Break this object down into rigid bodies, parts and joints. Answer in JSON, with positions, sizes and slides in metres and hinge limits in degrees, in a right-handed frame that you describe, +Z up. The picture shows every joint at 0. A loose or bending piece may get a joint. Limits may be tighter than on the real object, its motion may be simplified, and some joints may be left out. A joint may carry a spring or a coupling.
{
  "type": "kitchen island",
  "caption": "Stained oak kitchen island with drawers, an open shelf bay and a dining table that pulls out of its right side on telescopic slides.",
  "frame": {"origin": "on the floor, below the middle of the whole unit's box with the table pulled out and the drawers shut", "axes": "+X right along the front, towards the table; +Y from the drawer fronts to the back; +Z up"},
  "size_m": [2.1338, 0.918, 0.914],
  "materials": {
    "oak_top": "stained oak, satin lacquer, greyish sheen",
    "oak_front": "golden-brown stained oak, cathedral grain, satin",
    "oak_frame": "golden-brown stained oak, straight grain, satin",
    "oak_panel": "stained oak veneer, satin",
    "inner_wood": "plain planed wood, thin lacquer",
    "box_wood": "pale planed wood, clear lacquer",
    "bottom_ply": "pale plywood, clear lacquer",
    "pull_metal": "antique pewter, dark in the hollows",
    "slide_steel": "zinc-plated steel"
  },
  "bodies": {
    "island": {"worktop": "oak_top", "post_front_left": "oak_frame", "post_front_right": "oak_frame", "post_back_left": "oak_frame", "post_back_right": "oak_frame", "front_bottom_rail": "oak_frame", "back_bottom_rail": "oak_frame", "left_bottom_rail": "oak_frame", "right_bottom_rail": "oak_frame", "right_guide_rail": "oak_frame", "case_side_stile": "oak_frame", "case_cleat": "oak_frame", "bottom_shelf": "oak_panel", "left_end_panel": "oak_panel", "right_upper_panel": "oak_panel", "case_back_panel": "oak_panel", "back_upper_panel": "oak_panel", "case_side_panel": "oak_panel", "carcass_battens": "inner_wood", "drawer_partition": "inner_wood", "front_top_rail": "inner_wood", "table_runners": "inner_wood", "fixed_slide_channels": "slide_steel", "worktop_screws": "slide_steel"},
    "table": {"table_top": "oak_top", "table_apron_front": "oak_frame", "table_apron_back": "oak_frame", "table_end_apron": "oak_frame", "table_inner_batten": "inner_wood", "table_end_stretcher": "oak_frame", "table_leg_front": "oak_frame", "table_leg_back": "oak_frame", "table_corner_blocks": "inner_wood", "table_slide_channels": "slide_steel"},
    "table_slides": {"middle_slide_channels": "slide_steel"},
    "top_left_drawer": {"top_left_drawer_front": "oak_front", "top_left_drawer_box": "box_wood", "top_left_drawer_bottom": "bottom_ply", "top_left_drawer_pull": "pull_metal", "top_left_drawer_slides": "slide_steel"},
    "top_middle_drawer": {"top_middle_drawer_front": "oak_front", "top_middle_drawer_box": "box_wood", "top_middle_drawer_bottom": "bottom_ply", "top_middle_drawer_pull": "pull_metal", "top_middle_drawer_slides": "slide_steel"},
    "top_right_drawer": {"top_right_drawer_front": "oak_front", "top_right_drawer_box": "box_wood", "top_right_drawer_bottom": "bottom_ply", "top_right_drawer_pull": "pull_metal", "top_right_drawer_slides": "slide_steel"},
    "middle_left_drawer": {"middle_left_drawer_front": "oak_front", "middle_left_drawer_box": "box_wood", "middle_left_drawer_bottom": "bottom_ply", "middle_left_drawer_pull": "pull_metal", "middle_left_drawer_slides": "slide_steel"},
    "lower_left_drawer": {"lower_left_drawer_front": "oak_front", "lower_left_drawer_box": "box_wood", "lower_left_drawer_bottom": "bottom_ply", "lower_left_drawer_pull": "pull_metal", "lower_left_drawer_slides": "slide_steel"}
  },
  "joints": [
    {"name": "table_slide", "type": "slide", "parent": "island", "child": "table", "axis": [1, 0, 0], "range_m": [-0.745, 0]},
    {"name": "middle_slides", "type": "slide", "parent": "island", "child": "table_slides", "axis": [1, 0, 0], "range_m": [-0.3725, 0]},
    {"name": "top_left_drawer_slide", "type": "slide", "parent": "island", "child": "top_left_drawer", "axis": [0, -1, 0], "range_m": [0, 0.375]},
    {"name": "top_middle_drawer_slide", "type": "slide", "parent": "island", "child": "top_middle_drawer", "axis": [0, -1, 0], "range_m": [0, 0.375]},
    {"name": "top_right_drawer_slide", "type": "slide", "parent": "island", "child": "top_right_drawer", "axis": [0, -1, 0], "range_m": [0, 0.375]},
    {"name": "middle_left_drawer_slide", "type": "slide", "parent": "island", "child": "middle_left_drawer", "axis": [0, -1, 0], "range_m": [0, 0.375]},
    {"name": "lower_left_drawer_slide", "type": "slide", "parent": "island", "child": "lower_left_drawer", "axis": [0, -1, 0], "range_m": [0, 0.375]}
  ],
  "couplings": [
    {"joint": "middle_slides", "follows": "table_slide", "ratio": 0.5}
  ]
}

★ ★ ★ ★ ★ ★ ★

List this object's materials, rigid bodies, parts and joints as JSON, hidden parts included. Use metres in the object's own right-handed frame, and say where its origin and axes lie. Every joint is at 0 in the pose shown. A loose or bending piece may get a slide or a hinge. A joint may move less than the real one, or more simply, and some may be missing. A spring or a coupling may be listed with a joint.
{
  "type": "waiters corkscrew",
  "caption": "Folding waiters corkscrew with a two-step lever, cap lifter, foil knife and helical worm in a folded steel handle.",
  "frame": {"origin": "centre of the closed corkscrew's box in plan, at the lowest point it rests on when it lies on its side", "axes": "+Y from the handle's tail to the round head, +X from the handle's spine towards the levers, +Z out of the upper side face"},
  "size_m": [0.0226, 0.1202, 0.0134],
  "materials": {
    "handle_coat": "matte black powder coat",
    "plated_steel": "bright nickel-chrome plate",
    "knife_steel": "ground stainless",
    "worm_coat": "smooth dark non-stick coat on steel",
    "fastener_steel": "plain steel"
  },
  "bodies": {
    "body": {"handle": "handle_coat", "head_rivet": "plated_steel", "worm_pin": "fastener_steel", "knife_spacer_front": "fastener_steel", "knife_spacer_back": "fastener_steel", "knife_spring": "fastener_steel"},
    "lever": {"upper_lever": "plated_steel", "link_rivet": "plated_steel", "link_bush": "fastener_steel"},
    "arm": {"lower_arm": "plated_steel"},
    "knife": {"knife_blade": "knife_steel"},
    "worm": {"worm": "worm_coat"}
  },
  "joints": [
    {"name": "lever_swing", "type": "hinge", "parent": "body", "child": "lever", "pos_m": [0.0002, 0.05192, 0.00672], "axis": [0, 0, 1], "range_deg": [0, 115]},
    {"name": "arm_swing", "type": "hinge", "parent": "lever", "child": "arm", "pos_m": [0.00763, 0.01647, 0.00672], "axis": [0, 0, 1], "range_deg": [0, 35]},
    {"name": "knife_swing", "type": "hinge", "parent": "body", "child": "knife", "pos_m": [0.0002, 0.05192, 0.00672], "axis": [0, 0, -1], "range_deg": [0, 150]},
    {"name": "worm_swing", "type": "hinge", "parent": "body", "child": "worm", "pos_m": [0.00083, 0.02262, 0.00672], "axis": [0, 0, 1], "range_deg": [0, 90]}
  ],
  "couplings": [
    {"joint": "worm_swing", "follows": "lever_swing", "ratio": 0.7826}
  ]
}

★ ★ ★ ★ ★ ★ ★

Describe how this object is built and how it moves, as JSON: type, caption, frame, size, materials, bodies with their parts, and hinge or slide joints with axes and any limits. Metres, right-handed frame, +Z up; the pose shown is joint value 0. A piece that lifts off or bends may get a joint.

★ ★ ★ ★ ★ ★ ★

Your task: Go through the data and count each line that has the word "limits", then give the total alone.

Response: 2